Monday, 17 April 2017

Innominate Eastercon - Monday

Our final day at the Eastercon, with only three events we wanted to go to – so we spent a lot of time chatting to friends, plus a quick walk round the lake to the retail outlet in search of a new teapot (we failed).

First was an illustrated talk on Science Fictional Pub Signs.  Due to technical difficulties the pictures weren’t available until well into the talk.  The presenter did a sterling job of presenting without slides, then rapidly re-presenting once the slides appeared.  The signs were mostly fantasy rather than SF, such as Mermaid, Angel, and Unicorn, but there was one nice one, Vulcan, depicting the Roman god of fire and a bomber and Leonard Nimoy.  Some of the signs are double-sided, with a different picture on each side.  Interesting fact for the day: up to the 18th century, the signs were getting bigger and bigger, then one collapsed and killed four people, and so they were restricted to their current size.

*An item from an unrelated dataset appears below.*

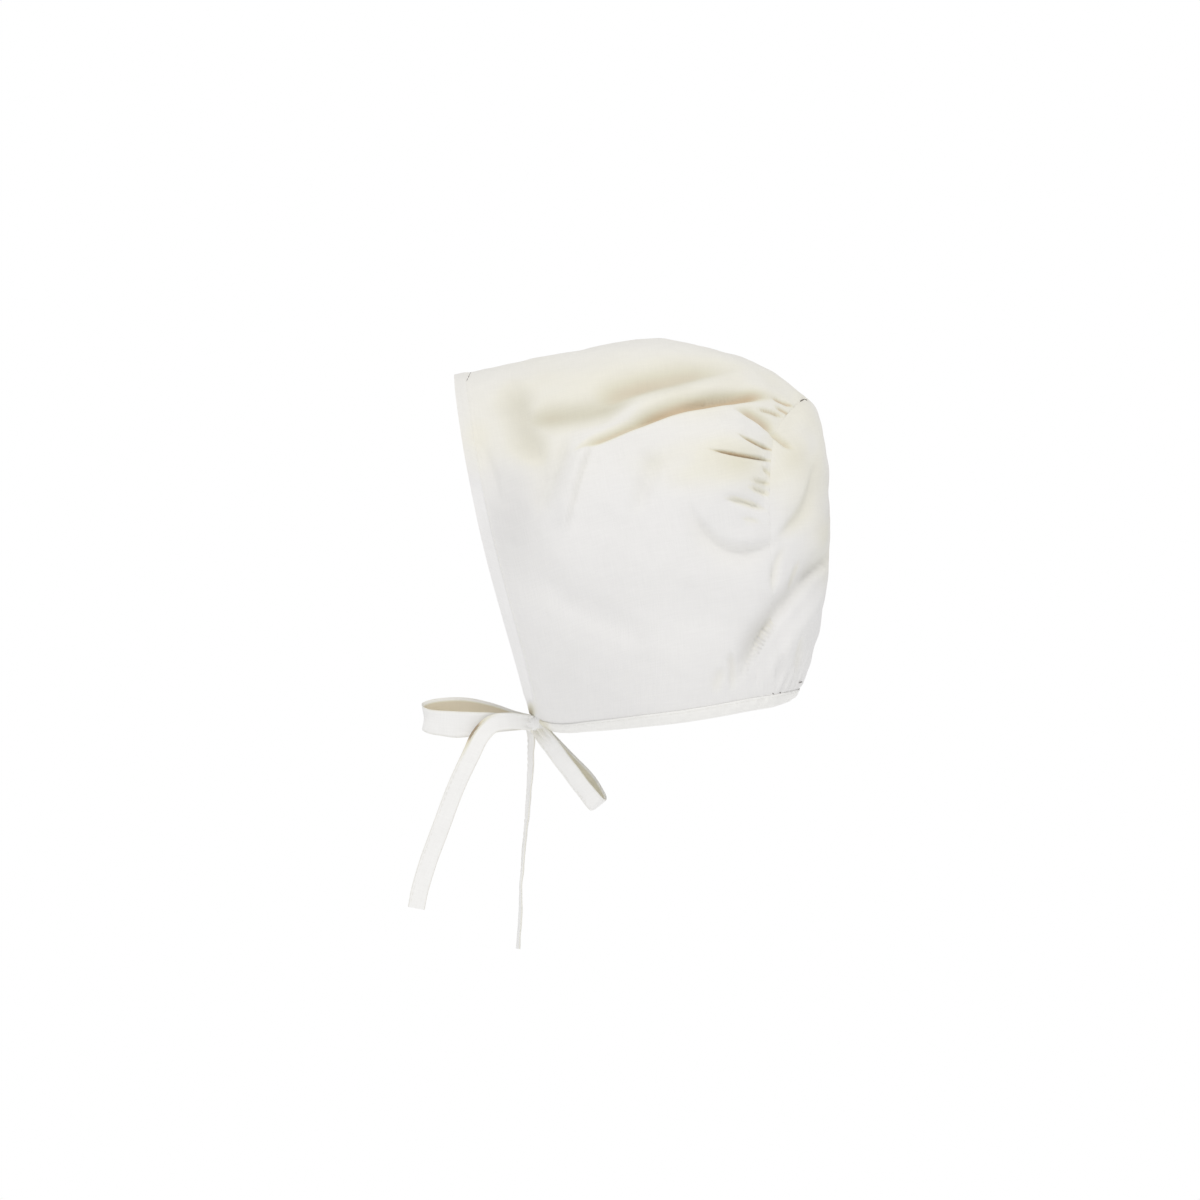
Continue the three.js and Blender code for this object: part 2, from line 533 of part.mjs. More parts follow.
// The binding: a tape folded over the lower edge of all the cloth, from corner to corner.
function bindingGeometry() {
  const outside = GAP + TAPE;
  const sectionAt = (low, high, lowIn, highIn, scale) => {
    const down = low.clone().sub(high).normalize();
    const side = low.clone().sub(lowIn).normalize();
    const sideHigh = high.clone().sub(highIn).normalize();
    const top = low.clone().lerp(high, scale);
    const topIn = lowIn.clone().lerp(highIn, scale);
    const move = (point, direction, amount, drop) =>
      point.clone().addScaledVector(direction, amount).addScaledVector(down, drop);
    return [
      move(top, sideHigh, outside, 0),
      move(low, side, outside, BINDING_DOWN - BINDING_LIP),
      move(low, side, outside - BINDING_BEVEL, BINDING_DOWN),
      move(lowIn, side, BINDING_BEVEL - outside, BINDING_DOWN),
      move(lowIn, side, -outside, BINDING_DOWN - BINDING_LIP),
      move(topIn, sideHigh, -outside, 0),
      move(topIn, sideHigh, -GAP, 0),
      move(lowIn, side, -GAP, BINDING_CLEAR),
      move(low, side, GAP, BINDING_CLEAR),
      move(top, sideHigh, GAP, 0),
    ];
  };
  // A section on the main panel, share of the way from row j to the row before it.
  const fromMain = (j, side, share, scale) => {
    const corner = (grid, column) => {
      const i = side < 0 ? column : 2 * SIDE_COLUMNS - column;
      return grid[j][i].clone().lerp(grid[j - 1][i], share);
    };
    const { outer, inner } = mainCloth;
    return sectionAt(corner(outer, 0), corner(outer, 1), corner(inner, 0), corner(inner, 1), scale);
  };
  const fromBack = (i) => {
    const { outer, inner } = backCloth;
    return sectionAt(outer[0][i], outer[1][i], inner[0][i], inner[1][i], 1);
  };
  // One side, from the corner, where the tape narrows and turns up with the edge, to the seam.
  const half = (side) => {
    const sections = [fromMain(1, side, BINDING_END.along, BINDING_END.high)];
    for (let j = 1; j < lastRow; j += 1) sections.push(fromMain(j, side, 0, 1));
    const behind = fromBack(side < 0 ? 0 : BACK_COLUMNS);
    sections.push(fromMain(lastRow, side, 0, 1).map((point, k) => point.clone().lerp(behind[k], 0.5)));
    return sections;
  };
  const middle = [];
  for (let i = 1; i < BACK_COLUMNS; i += 1) middle.push(fromBack(i));
  const sections = [...half(-1), ...middle, ...half(1).reverse()];
  const bar = barOf(sections);
  // The end faces of the folded tape, which is a channel of ten corners.
  const channel = [[0, 9, 8], [0, 8, 1], [1, 8, 2], [2, 8, 7], [2, 7, 3], [3, 7, 4], [4, 7, 6], [4, 6, 5]];
  const last = channel.map(([p, q, r]) => [bar.last + p, bar.last + r, bar.last + q]);
  return closedGeometry(bar.positions, [...bar.faces, ...channel, ...last]);
}

// A flat tape along a line of centres; wideAt gives the direction across it.
function tapeGeometry(rows, wideAt, count) {
  const smooth = smoothRows(rows, count);
  const centres = smooth.map((row) => new THREE.Vector3(row.x, row.y, row.z));
  const sections = smooth.map((row, j) => {
    const run = centres[Math.min(j + 1, count - 1)].clone().sub(centres[Math.max(j - 1, 0)]).normalize();
    const wide = wideAt(run, row);
    wide.addScaledVector(run, -wide.dot(run)).normalize();
    const flat = run.clone().cross(wide).normalize();
    const corner = (across, through) => {
      const point = centres[j].clone().addScaledVector(wide, (across * row.wide) / 2);
      return point.addScaledVector(flat, (through * TAPE) / 2);
    };
    const { flat: face, thick: edge } = TAPE_EDGE;
    const below = [corner(-1, -edge), corner(-face, -1), corner(face, -1), corner(1, -edge)];
    return [...below, corner(1, edge), corner(face, 1), corner(-face, 1), corner(-1, edge)];
  });
  const bar = barOf(sections);
  const cap = (start, turned) => {
    const made = [];
    for (let i = 1; i < bar.corners - 1; i += 1) {
      made.push(turned ? [start, start + i, start + i + 1] : [start, start + i + 1, start + i]);
    }
    return made;
  };
  return closedGeometry(bar.positions, [...bar.faces, ...cap(0, false), ...cap(bar.last, true)]);
}

// A loop of the bow lies along its own line, which leaves the knot at an angle seen from the side.
function loopGeometry(table, angle) {
  const along = new THREE.Vector3(Math.cos(angle), 0, Math.sin(angle));
  const up = new THREE.Vector3(-Math.sin(angle), 0, Math.cos(angle));
  if (up.z < 0) up.negate();
  const start = new THREE.Vector3(KNOT.x, KNOT.y, KNOT.z).addScaledVector(along, KNOT.halfX);
  const rows = table.map((row) => {
    const point = start.clone().addScaledVector(along, row.along).addScaledVector(up, row.up);
    return { x: point.x, y: point.y - row.near, z: point.z, wide: row.wide };
  });
  return tapeGeometry(rows, () => up.clone(), SECTIONS.loop);
}

// A tail hangs; turn is how far it faces away from the viewer.
function tailGeometry(table, count) {
  const wideAt = (run, row) => {
    const angle = THREE.MathUtils.degToRad(row.turn);
    const level = new THREE.Vector3(-run.z, 0, run.x).normalize();
    return level.multiplyScalar(Math.cos(angle)).add(new THREE.Vector3(0, -Math.sin(angle), 0));
  };
  return tapeGeometry(table, wideAt, count);
}

function knotGeometry() {
  const { around, rings, square, grooveAt, grooveReach } = KNOT_FORM;
  const positions = [];
  const round = (value) => Math.sign(value) * Math.abs(value) ** square;
  const put = (tilt, turn) => {
    const x = round(Math.cos(tilt)) * round(Math.cos(turn));
    const y = round(Math.cos(tilt)) * round(Math.sin(turn));
    const z = round(Math.sin(tilt));
    const slant = KNOT_SLANT.x * x + KNOT_SLANT.z * z;
    const dent = (place) => Math.exp(-(((slant - place) / grooveReach) ** 2));
    const size = 1 - (KNOT.groove / KNOT.halfX) * (dent(grooveAt) + dent(-grooveAt));
    positions.push(KNOT.x + KNOT.halfX * x * size);
    positions.push(KNOT.y + KNOT.halfY * y * size);
    positions.push(KNOT.z + KNOT.halfZ * z * size);
  };
  put(-Math.PI / 2, 0);
  for (let j = 1; j <= rings; j += 1) {
    const tilt = -Math.PI / 2 + (Math.PI * j) / (rings + 1);
    for (let i = 0; i < around; i += 1) put(tilt, (2 * Math.PI * i) / around);
  }
  put(Math.PI / 2, 0);
  const faces = [];
  const at = (j, i) => 1 + (j - 1) * around + (i % around);
  for (let i = 0; i < around; i += 1) {
    faces.push([0, at(1, i + 1), at(1, i)], [at(rings, i), at(rings, i + 1), 1 + rings * around]);
    for (let j = 1; j < rings; j += 1) {
      faces.push([at(j, i), at(j, i + 1), at(j + 1, i + 1)], [at(j, i), at(j + 1, i + 1), at(j + 1, i)]);
    }
  }
  return closedGeometry(positions, faces);
}

const group = new THREE.Group();

function addPiece(name, geometry, colour) {
  const material = new THREE.MeshStandardMaterial({ color: colour, roughness: 0.95, metalness: 0 });
  const mesh = new THREE.Mesh(geometry, material);
  mesh.name = name;
  group.add(mesh);
}

addPiece("main_panel", wallOf(mainCloth), CLOTH_COLOUR);
addPiece("back_panel", wallOf(backCloth), CLOTH_COLOUR);
addPiece("neck_binding", bindingGeometry(), TAPE_COLOUR);
addPiece("bow_knot", knotGeometry(), TAPE_COLOUR);
const upright = () => new THREE.Vector3(0, 0, 1);
const rearAngle = THREE.MathUtils.degToRad(REAR_LOOP_ANGLE);
addPiece("tie_far", tapeGeometry(FAR_TIE, upright, SECTIONS.farTie), TAPE_COLOUR);
addPiece("loop_front", loopGeometry(FRONT_LOOP, Math.PI), TAPE_COLOUR);
addPiece("loop_rear", loopGeometry(REAR_LOOP, rearAngle), TAPE_COLOUR);
addPiece("tail_front", tailGeometry(FRONT_TAIL, SECTIONS.frontTail), TAPE_COLOUR);
addPiece("tail_rear", tailGeometry(REAR_TAIL, SECTIONS.rearTail), TAPE_COLOUR);

export default group;
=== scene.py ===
import math
import bpy
import numpy as np
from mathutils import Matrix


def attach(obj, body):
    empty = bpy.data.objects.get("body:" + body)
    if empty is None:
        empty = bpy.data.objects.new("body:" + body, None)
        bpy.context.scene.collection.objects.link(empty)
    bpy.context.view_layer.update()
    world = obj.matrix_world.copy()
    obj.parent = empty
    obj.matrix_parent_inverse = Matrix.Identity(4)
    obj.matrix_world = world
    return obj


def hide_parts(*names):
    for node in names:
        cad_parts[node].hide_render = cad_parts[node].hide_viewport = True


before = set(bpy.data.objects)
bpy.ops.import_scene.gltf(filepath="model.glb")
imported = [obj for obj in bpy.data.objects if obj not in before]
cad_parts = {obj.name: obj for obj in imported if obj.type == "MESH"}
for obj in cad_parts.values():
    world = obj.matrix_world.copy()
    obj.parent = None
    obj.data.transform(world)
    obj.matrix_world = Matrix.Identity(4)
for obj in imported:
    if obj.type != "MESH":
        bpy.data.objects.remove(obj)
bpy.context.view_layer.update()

# Camera. Level and square to the side with the bow, through a long lens from 2.7 m away.
# Its picture is 504 mm across at the middle of the bonnet.
view_across = 0.504
view_distance = 2.7
view_centre = (-0.0252, -0.1082)
camera_data = bpy.data.cameras.new("side_camera")
camera_data.sensor_width = 36
camera_data.lens = camera_data.sensor_width * view_distance / view_across


def in_scene(name, data):
    """An object made of this camera, mesh or lamp."""
    made = bpy.data.objects.new(name, data)
    bpy.context.scene.collection.objects.link(made)
    return made


camera = in_scene("side_camera", camera_data)
camera.location = (view_centre[0], -view_distance, view_centre[1])
camera.rotation_euler = (math.radians(90), 0, 0)
bpy.context.scene.camera = camera

# The two panels of the cap, of undyed plain cotton, sewn together. The main one runs from one
# side of the neck over the crown to the other, hemmed along the face and pleated into the back
# seam. The back panel is a horseshoe that closes the back of the head, gathered at the nape.
MM = 0.001
thread_pitch = 0.26  # millimetres from one thread of the weave to the next
cloth_cream = (0.85, 0.842, 0.832)
# Tints for the warmth attribute: a creamier tone, also used as painted warm light on cloth facing up, and
# the khaki and tan of painted shade in folds and hollows.
cream_and_warm_light = (0.85, 0.83, 0.74)
fold_shade_khaki = (0.785, 0.755, 0.62)
fold_shade_tan = (0.67, 0.54, 0.38)
cloth_wall = 0.75  # millimetres, as all sizes of the panels and the binding are
# The inside of the panels is tinted a little creamier: painted warm light bounced inside the cap.
inside_warmth = 0.1
fold_free = 14  # millimetres on each side of the middle in which the folds fade out
binding_up = 3.9  # how far the binding laps up over the cloth
above_binding = 6.9  # where the even strips of the mesh start
side_columns = 48
ribs = np.array([  # from the face; crown x, z; neck x, z, half; widest half, its depth; lean, its place
    (0.0, -86.2, -14.0, -54.8, -155.8, 6.5, 54, 66, -3.0, 0.45),
    (0.06, -77.4, -12.0, -45.8, -161.8, 10, 56.5, 67, -2.8, 0.44),
    (0.25, -49.4, -6.2, -28, -161.3, 27, 62, 69, -2.0, 0.4),
    (0.5, -12.4, 0.6, -2.5, -158.5, 42, 65, 71, 0.0, 0.35),
    (0.6, 2.4, 1.0, 7.6, -157.3, 42.9, 64, 70, -0.8, 0.31),
    (0.75, 24.6, -3.3, 22.5, -155.0, 41.5, 60, 66, -3.0, 0.25),
    (0.9, 47.0, -11.8, 37, -152.4, 35.5, 53, 56, -8.0, 0.2),
    (1.0, 61.6, -23.4, 46.6, -151.0, 29, 47, 47, -13.0, 0.17),
])
folds = (  # three points seen from the side; lift; reach to its left and right; painted tan shade; painted grey shade
    (-22, -41.6, 13, -28.2, 53, -24.2, -2.9, 2.9, 1.2, 0.82, 0.15),
    (8, -30.0, 29, -24.9, 48, -23.4, -1.7, 2.5, 1.3, 0.86, 0.2),
    (-36, -47.6, -16, -38.8, 8, -29.8, -1.7, 2.3, 1.0, 0.64, 0.1),
    (-26, -37, 4, -24.8, 38, -17.8, 2.4, 3.4, 3.0, 0, 0),
    (-34, -31.4, -6, -18.6, 36, -11.4, -3.6, 6.0, 3.6, 0.44, 0.4),
    (-62, -32.0, -35, -31.0, -8, -22.6, -2.6, 5.0, 5.0, 0.40, 0.75),
    (-62, -14, -57, -34, -48, -56, -3.0, 6.0, 9.0, 0.18, 0.66),
    (-52, -40, -49, -56, -50, -76, -1.6, 6.0, 6.0, 0.03, 0.3),
    (-38, -38, -44, -56, -54, -78, -1.5, 3.0, 3.0, 0.03, 0.25),
    (-2, -42, -6, -58, -13, -76, -1.2, 4.6, 4.6, 0.02, 0.15),
    (-54, -92, -34, -112, 2, -126, -1.6, 8.0, 5.0, 0, 0.12),
    (-64, -98, -15, -113, 46, -116, -2.0, 17.0, 11.0, 0, 0),
    (-26.5, -38, -34.3, -59, -39.9, -83, 3.4, 1.7, 6.0, 0, 0),
    (0, -46, -4.5, -58, -10, -72, -1.5, 2.4, 4.4, 0, 0),
    (-74.8, -41, -71, -54, -66.5, -68, -1.8, 2.4, 3.6, 0, 0),
    (10, -66, 27, -87, 51, -82.0, -3.4, 2.2, 6.5, 0.03, 0),
    (47, -83.4, 60, -70, 66, -50, -2.6, 2.8, 4.4, 0.12, 0.3),
    (30, -28.4, 40.6, -33.6, 47.4, -40.6, -2.5, 2.3, 1.1, 0.74, 0.3),
    (44, -37.2, 49.6, -42, 56, -46, -1.6, 1.5, 1.0, 0.42, 0),
    (20, -39, 28, -36.6, 38, -38, 1.3, 4.0, 4.0, 0, 0),
    (18, -45.2, 34.4, -48.4, 46, -50.7, -1.0, 3.0, 2.6, 0, 0),
    (24, -65, 35.7, -68.7, 44, -72, -1.1, 2.2, 2.6, 0, 0),
    (84, -80, 50.6, -112.6, 30, -146, -4.0, 1.5, 5.6, 0.03, 0.65),
    (74, -99, 57.5, -119, 44, -141, 2.2, 4.2, 3.0, 0, 0),
    (52.5, -85, 48.0, -95, 46.6, -107, -1.6, 1.3, 2.0, 0.06, 0),
    (58, -91, 56.4, -98.5, 55.2, -106, -0.8, 1.4, 1.6, 0.1, 0),
    (28, -129, 30, -137.6, 29.2, -147, -1.7, 1.5, 1.9, 0.05, 0),
    (25.5, -136, 24, -141, 21.6, -148, -1.1, 1.9, 2.6, 0.05, 0),
    (38, -131, 39.4, -139, 40.5, -147, -0.9, 1.7, 1.9, 0, 0),
    (50, -121, 49.6, -134, 48.7, -147, -0.9, 1.5, 1.9, 0, 0),
    (58, -121, 57.8, -130, 56.5, -140, -1.2, 1.4, 1.8, 0.05, 0),
)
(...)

Next was a presentation by Dr Amy Chambers on Prospecting Futures and Expert SF Readers.  This was about a current academic research project Unsettling Scientific Stories, which I first heard about when I was on the (Don’t) Ask the Scientist panel with Amy at last year’s Eastercon.  Amy talked about how readers can engage with multiple story worlds, keeping them separate (echoing Will Tattersdill’s dinosaur talk on Friday).  The engagement is with the entire storyworld, built up from individual stories and from other inputs, so each actual storyworld is personal to the reader [which might help explain disagreements about how interesting various worlds actually are].  For example, Bladerunner (set in 2019!) is an adaptation of the storyworld, rather than of the novel, and it is a hyper-detailed storyworld.  Interesting discussion ensued.  For example, the term “expert” reader put off many in the audience: we might consider ourselves experienced, possibly even skilled, but probably not expert.  If you want to get involved in the research, as an experienced reader, you can start by filling in the quick survey on the project website.  And there’s going to be a 3-day academic conference in York immediately before Follycon (in nearby Harrogate) next year, to present the project’s findings.

The final event of the con that we attended was Nicholas Jackson’s now almost obligatory talk on some fascinating aspect of mathematics.  [Maybe he should entitle the series Serious Mathematical Talks or something?]  This year his talk was on Mathematics and Language, enlivened as usual by anecdotes (like the head of a university maths department telling a visitor “any other way of caring for these people would be more expensive”), mathematical jokes ( “I used to say that I can still think in a normal way, but then I realised that ‘normal’ means ‘at right angles’”), and historical details (with jokes, like a slide titled Galileo Galilei (Galilis, Galilis, Galilorum) – which is apparently an Eddie Izzard joke).  The language of mathematics is like a Matryoshka doll of concepts: you can keep unpacking definitions, illustrated first by defining a group, defining the terms used to define a group, defining the terms used to define the terms...  A mathematician needs to internalise, to grok, each level, which can then be used as building blocks for higher level concepts.  So we end up with things like “a quantum group is a quasitriangular Hopf algebra”, where “a Hopf algebra is a bialgebra with an antipode”, and so on.  Oh, and a quantum group is not really a group, and not especially quantum; but then a peanut isn’t a pea and isn’t really a nut.  The talk moved on to notation, including the Kauffman Bracket for calculating properties of knots, and then “generalised abstract nonsense” (category theory), by which point most of the audience, myself included, were totally lost, but happy to be along for the ride.  It concluded with a description of technical vocabulary, and how a couple of mathematicians came to grief in an airport when they were discussing ”blowing up points on a plane”.  [My own favourite example is the physics phrase "the moment of a couple in a field".]

calculating with Kauffman Brackets


Then it was off to drive home.  We tried stopping at a couple of places for dinner, but they had each shut early.  Clearly, the hordes of people all travelling home on a Bank Holiday are not going to want to eat.